Patmos - A backpackers guide
We Last Visited Patmos in 1996
We think Patmos is a gem. Another Island big enough to keep your interest for 2 weeks or more but small enough to feel you can explore on foot. Which is just as well since it`s bus service isn`t brilliant. Like a lot of the islands, Patmos has a harbour being watched over by the capital. In this case SKALA & HORA It is one of the prettiest harbours to arrive in (especially at night when the castle is lit up ).
Patmos attracts a fare amount of greeks as well as the usual tourists due to the Apocolipsi caves, which according to folklore is where St John wrote the book of the revelation. The island is firmly on the cruise route and as such a word of warning. Skala appears to have an unnofficial two tier pricing system. Even the rudimentary can of coke can double in price when the cruise liners are resident. When they are, Skala can seem a little touristy but thankfully peace and tranquility soon return due to the liners hectic schedules.
Unusually for Greece, the port authorities have a very well organised loading / unloading procedure for ferries making this routine far safer and having completed this you should find that Patmos has a fair amount of rooms both individual & in hotels. The proprietors usually meet the ferry as do the owners of the excellent Stephanos Camping at Meloi. More on them later. The rooms on the harbour front are rather expensive & noisy so try to head inland. We used Katerina rooms (4000drs 07/96) situated in an alley off the little fishing harbour to the left of the quay (as you look at Skala). More rooms can be found 10 minutes walk due west in Khokhlakas although it does tend to be windy on this coast. Skala itself has a pleasant tree centred platia with the usual cafes & tavernas just inland from the grandiose building housing the post office. There are a couple of banks (with cashpoints), travel agents, a very good off-licence (known as a liqour store in other parts of the world) & on the more practical side the "Just like home" laundry service on the road to the power station.
Continuing on this road leads you to a junction giving the choices of the North of the island to the left or straight on to the dead end at Meloi. At this dead end you`ll find the aforementioned Stephanos camping which has to be one of the most well equipped sites in Greece since there can`t be too many that can boast of a tree backed, crescent shaped sand beach & an open air free cinema within spitting distance. It also has a good taverna on site open from breakfast time until late. Unfortunately they win no prizes for cheerfullness.

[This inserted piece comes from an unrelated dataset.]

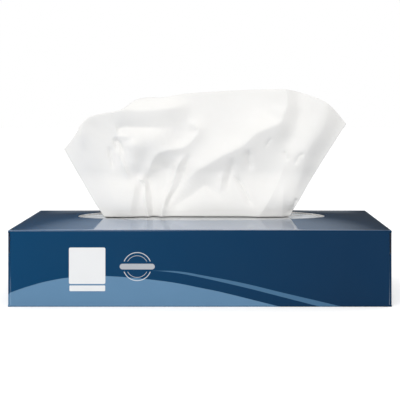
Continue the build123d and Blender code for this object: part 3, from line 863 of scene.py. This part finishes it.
def makePileTree():
    tree = bpy.data.node_groups.new("interfoldedPile", "GeometryNodeTree")
    given = {
        "NodeSocketFloat": (
            "Leaf Length", "Leaf Depth", "Leaf Share", "Edge Jitter", "Edge Inset", "Bottom", "Drop",
            "Crease Height", "Bulge Front", "Bulge Rear", "Box Length", "Box Depth"),
        "NodeSocketInt": ("Leaves", "Seed"),
        "NodeSocketMaterial": ("Material",),
    }
    for kind, labels in given.items():
        for label in labels:
            tree.interface.new_socket(label, in_out="INPUT", socket_type=kind)
    tree.interface.new_socket("Geometry", in_out="OUTPUT", socket_type="NodeSocketGeometry")
    inputs = tree.nodes.new("NodeGroupInput").outputs
    output = tree.nodes.new("NodeGroupOutput")
    add, links = tree.nodes.new, tree.links

    # One leaf, as thick as its share of the pitch, where the pitch is 1
    leaf = add("GeometryNodeMeshCube")
    size = add("ShaderNodeCombineXYZ")
    for socket, label in zip(size.inputs, ("Leaf Length", "Leaf Depth", "Leaf Share")):
        links.new(inputs[label], socket)
    links.new(size.outputs[0], leaf.inputs["Size"])
    for axis, count in zip("XYZ", pile["leafCuts"]):
        leaf.inputs["Vertices " + axis].default_value = count
    column = add("GeometryNodeMeshLine")
    column.mode = "OFFSET"
    links.new(inputs["Leaves"], column.inputs["Count"])
    column.inputs["Start Location"].default_value = (0, 0, 0.5)
    column.inputs["Offset"].default_value = (0, 0, 1)
    repeat = add("GeometryNodeInstanceOnPoints")
    links.new(column.outputs[0], repeat.inputs["Points"])
    links.new(leaf.outputs[0], repeat.inputs["Instance"])
    real = add("GeometryNodeRealizeInstances")
    links.new(repeat.outputs[0], real.inputs[0])

    # Each leaf's own slide to and fro, and the pull of the outermost edges
    here = add("GeometryNodeInputPosition")
    x, y, level = splitPlace(tree, here.outputs[0])
    number = calc(tree, "FLOOR", level)
    slide = add("FunctionNodeRandomValue")
    slide.data_type = "FLOAT"
    slide.inputs[2].default_value = -1
    slide.inputs[3].default_value = 1
    links.new(number, slide.inputs["ID"])
    links.new(inputs["Seed"], slide.inputs["Seed"])
    up = calc(tree, "DIVIDE", level, inputs["Leaves"])
    fromMiddle = calc(tree, "ABSOLUTE", calc(tree, "MULTIPLY_ADD", up, 2, -1))
    pull = calc(tree, "MULTIPLY", calc(tree, "POWER", fromMiddle, 16), inputs["Edge Inset"])
    halfDepth = calc(tree, "DIVIDE", inputs["Leaf Depth"], 2)
    narrowing = calc(tree, "SUBTRACT", 1, calc(tree, "DIVIDE", pull, halfDepth))
    slid = calc(tree, "MULTIPLY", slide.outputs[1], inputs["Edge Jitter"])
    newY = calc(tree, "ADD", calc(tree, "MULTIPLY", y, narrowing), slid)

    # Height: the same share of the way from the bottom to the underside of the bulge
    along = calc(tree, "ADD", calc(tree, "DIVIDE", x, inputs["Box Length"]), 0.5)
    across = calc(tree, "ADD", calc(tree, "DIVIDE", newY, inputs["Box Depth"]), 0.5)
    rest = calc(tree, "SUBTRACT", 1, across)
    swell = calc(tree, "SUBTRACT", calc(tree, "SUBTRACT", 1, calc(
        tree, "POWER", calc(tree, "SUBTRACT", 1, along), 4)), calc(tree, "POWER", along, 4))
    middle = calc(tree, "MULTIPLY", across, rest)
    front = calc(tree, "MULTIPLY", rest, inputs["Bulge Front"])
    rear = calc(tree, "MULTIPLY", across, inputs["Bulge Rear"])
    both = calc(tree, "MULTIPLY", middle, calc(tree, "ADD", front, rear))
    bulge = calc(tree, "MULTIPLY", swell, calc(tree, "MULTIPLY", both, 3))
    top = calc(tree, "SUBTRACT", calc(tree, "ADD", bulge, inputs["Crease Height"]), inputs["Drop"])
    tall = calc(tree, "SUBTRACT", top, inputs["Bottom"])
    newZ = calc(tree, "ADD", calc(tree, "MULTIPLY", up, tall), inputs["Bottom"])
    place = add("ShaderNodeCombineXYZ")
    for socket, value in zip(place.inputs, (x, newY, newZ)):
        links.new(value, socket)
    move = add("GeometryNodeSetPosition")
    links.new(real.outputs[0], move.inputs["Geometry"])
    links.new(place.outputs[0], move.inputs["Position"])
    finish = add("GeometryNodeSetMaterial")
    links.new(move.outputs[0], finish.inputs["Geometry"])
    links.new(inputs["Material"], finish.inputs["Material"])
    links.new(finish.outputs[0], output.inputs[0])
    return tree


def setInputs(modifier, **values):
    for item in modifier.node_group.interface.items_tree:
        label = item.name.replace(" ", "_")
        if item.in_out == "INPUT" and label in values:
            modifier[item.identifier] = values[label]


def makePile(material):
    piece = addObject("tissuePile", bpy.data.meshes.new("tissuePile"))
    nodes = piece.modifiers.new("interfoldedPile", "NODES")
    nodes.node_group = makePileTree()
    setInputs(
        nodes, Leaf_Length=pileHigh.x - pileLow.x,
        Leaf_Depth=pileHigh.y - pileLow.y - 2 * pile["edgeJitter"],
        Leaves=pile["leaves"], Leaf_Share=pile["leafShare"], Edge_Jitter=pile["edgeJitter"],
        Edge_Inset=pile["edgeInset"], Bottom=pileLow.z, Drop=pile["drop"],
        Crease_Height=topPanel["creaseHeight"], Bulge_Front=topPanel["bulgeFront"],
        Bulge_Rear=topPanel["bulgeRear"], Box_Length=boxLength, Box_Depth=boxDepth, Seed=pile["seed"],
        Material=material,
    )
    applyModifiers(piece)
    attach(piece, "root")
    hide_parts("tissue_stack")
    return piece


pileTissue = makePaper("pileTissue", 1400.0, (247, 245, 241), (240, 238, 233), 0.95, 0.08 * mm, 0.6)
tissuePile = makePile(pileTissue)
print("pile made:", len(tissuePile.data.polygons), "faces")


# Floor, light and camera

studio = {
    "floorSize": 8.0,
    "floorColor": srgb(248, 248, 248),
    "floorGlow": 0.33,             # what brings the floor up to white for the camera
    "ambient": 0.82,
    "key": 0.78,                   # a broad light high on the left in front
    "keyFrom": (-0.36, -0.74, 0.56),
    "keyAngle": 38,
    "keyGloss": 0.25,
    "frontRoom": 0.04,             # how bright the room in front of the box is in the gloss
    "rearFloor": 0.15,             # and the floor behind the box
    "floorFade": (8, 0.2),         # how each goes over from front to rear: its rise and its middle
    "roomFade": (3, 0.8),
    "roomLevels": (                # brightness of the room that gloss sees, from the horizon up
        (0, 0.15), (0.03, 0.12), (0.06, 0.05), (0.14, 0.05),
        (0.22, 0.28), (0.32, 0.42), (0.5, 1.2), (1, 1.2)),
    "roomTint": (0.9, 1, 1.12),
    "lens": 95.66,
    "lensShift": (-0.048, -0.248),
    "cameraPlace": (11.6 * mm, -694.1 * mm, 123.5 * mm),
}


def makeFloor():
    half = studio["floorSize"] / 2
    corners = [(-half, -half, 0), (half, -half, 0), (half, half, 0), (-half, half, 0)]
    mesh = bpy.data.meshes.new("floor")
    mesh.from_pydata(corners, [], [(0, 1, 2, 3)])
    floor = addObject("floor", mesh)
    material, tree, shader = newMaterial("paleFloor")
    shader.inputs["Base Color"].default_value = studio["floorColor"]
    shader.inputs["Roughness"].default_value = 0.9
    shader.inputs["Specular IOR Level"].default_value = 0.0
    path = tree.nodes.new("ShaderNodeLightPath")
    shader.inputs["Emission Color"].default_value = (1, 1, 1, 1)
    seen = calc(tree, "MAXIMUM", path.outputs["Is Camera Ray"], path.outputs["Is Transmission Ray"])
    tree.links.new(calc(tree, "MULTIPLY", seen, studio["floorGlow"]), shader.inputs["Emission Strength"])
    # In the gloss the floor is dim behind the box and darker in front of it
    behind = fadeAlong(tree, splitPlace(tree, objectPlace(tree))["Y"], *studio["floorFade"])
    front, rear = studio["frontRoom"], studio["rearFloor"]
    inGloss = tree.nodes.new("ShaderNodeEmission")
    tree.links.new(calc(tree, "MULTIPLY_ADD", behind, rear - front, front), inGloss.inputs["Strength"])
    either = mixShaders(tree, path.outputs["Is Glossy Ray"], shader.outputs[0], inGloss.outputs[0])
    tree.links.new(either, tree.nodes["Material Output"].inputs["Surface"])
    mesh.materials.append(material)


def background(tree, color, strength):
    node = tree.nodes.new("ShaderNodeBackground")
    feed(tree, node.inputs["Color"], color)
    feed(tree, node.inputs["Strength"], strength)
    return node.outputs[0]


def makeWorld():
    world = bpy.data.worlds.new("studio")
    bpy.context.scene.world = world
    world.use_nodes = True
    tree = world.node_tree
    tree.nodes.clear()
    path = tree.nodes.new("ShaderNodeLightPath")
    place = splitPlace(tree, tree.nodes.new("ShaderNodeTexCoord").outputs["Generated"])
    white = (1, 1, 1, 1)
    # What gloss sees: dim at the horizon, dark walls over it, light higher up, a dark room in front
    ramp = tree.nodes.new("ShaderNodeValToRGB")
    stops = ramp.color_ramp.elements
    while len(stops) < len(studio["roomLevels"]):
        stops.new(0.5)
    for stop, (position, brightness) in zip(stops, studio["roomLevels"]):
        stop.position = position
        stop.color = tuple(brightness * tint for tint in studio["roomTint"]) + (1,)
    tree.links.new(place["Z"], ramp.inputs[0])
    behind = fadeAlong(tree, place["Y"], *studio["roomFade"])
    level = calc(tree, "MULTIPLY_ADD", behind, 1 - studio["frontRoom"], studio["frontRoom"])
    room = background(tree, ramp.outputs[0], level)
    lit = mixShaders(tree, path.outputs["Is Glossy Ray"], background(tree, white, studio["ambient"]), room)
    seen = calc(tree, "MAXIMUM", path.outputs["Is Camera Ray"], path.outputs["Is Transmission Ray"])
    sky = mixShaders(tree, seen, lit, background(tree, white, 1))
    out = tree.nodes.new("ShaderNodeOutputWorld")
    tree.links.new(sky, out.inputs[0])


def makeKey():
    lamp = bpy.data.lights.new("keyLight", "SUN")
    lamp.energy = studio["key"]
    lamp.angle = math.radians(studio["keyAngle"])
    lamp.specular_factor = studio["keyGloss"]
    holder = addObject("keyLight", lamp)
    holder.rotation_euler = (-Vector(studio["keyFrom"])).to_track_quat("-Z", "Y").to_euler()


def makeCamera():
    lens = bpy.data.cameras.new("camera")
    lens.sensor_width = 36
    lens.lens = studio["lens"]
    lens.shift_x, lens.shift_y = studio["lensShift"]
    lens.clip_start = 0.01
    camera = addObject("camera", lens)
    camera.location = studio["cameraPlace"]
    camera.rotation_euler = (math.radians(90), 0, 0)
    bpy.context.scene.camera = camera


makeFloor()
makeWorld()
makeKey()
makeCamera()
bpy.context.scene.view_settings.view_transform = "Standard"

If you turn left at the junction you will soon have a view of Agriolivadhi from the road. Water sports & an average beach combine with a taverna to make a mini resort but heading further north will provide better beaches. The Hamlet of Apo Kambos provides the junction for Lefkes & Kambos (for Lambi). Two tavernas, one spit & sawdust & the other more upmarket, provide the only refreshments to an otherwise unremarkable village. The left turn leading to Lefkes isn`t really worth the journey leaving the most promising beaches down the hill to the right. First up is Kambos (it has another name but we can`t remember) with shops,tavernas & pebbles. Watersports are also available to give it a real tourist feel so we continued following the coast to the much quieter Vagia. Turning left at Kambos & travelling a further 4km takes you to Lambi. There is a taverna at the top of the hill to refuel before the winding descent to the beach. A completely pebble affair with two tavernas and no shade at all. There were however hundreds of transparent jellyfish at the time we visited.
Patmos is dominated by the impressive Castle of the knights of St John with superb views in every direction (that`s why they put it there.ed). To have a street map of Hora would spoil the fun of getting lost in the maze of streets. Some pleasant tavernas can be found here but few rooms, which is just as well really. It is quite a walk up here when youre sober let alone after having had a few in Skala. Using the southerly road out of Hora will give you the choice of Grikou or the road (then rough track) to the beach of Psilli Amos. Firstly Grikou (Grigos on our map) consists of quite a few rooms to rent and a couple of hotels mixed in with the residents. Tavernas nestle under the trees at the back of the beach with fresh fish always available provided by the local fishermen. The beach is average but not unpleasant here but a quieter sand spit leading to a rock in the middle of the bay can be found a little way to the west. As for Psili Ammos, you can get here by moped for the first half & then walking for last 3/4 of an hour but it is easier and infinitely more pleasant to catch the kaiki boat from Skala. The beach itself is all sand with tamarisks for shade and a reasonably priced taverna. The sea gently shelves making it safe for children although on windy days the breakers can be a little overpowering. As well as being on the bigger ferry routes, Patmos is also serviced by the Nissos Kalymnos which calls at a more civilised hour than some. For more information & links see General Info.
Have you any further updates please S I wS hoping to go there in 2016
I'm in patmos (August 2015) the camping is closed
Maybe y found some more details, why they closed it.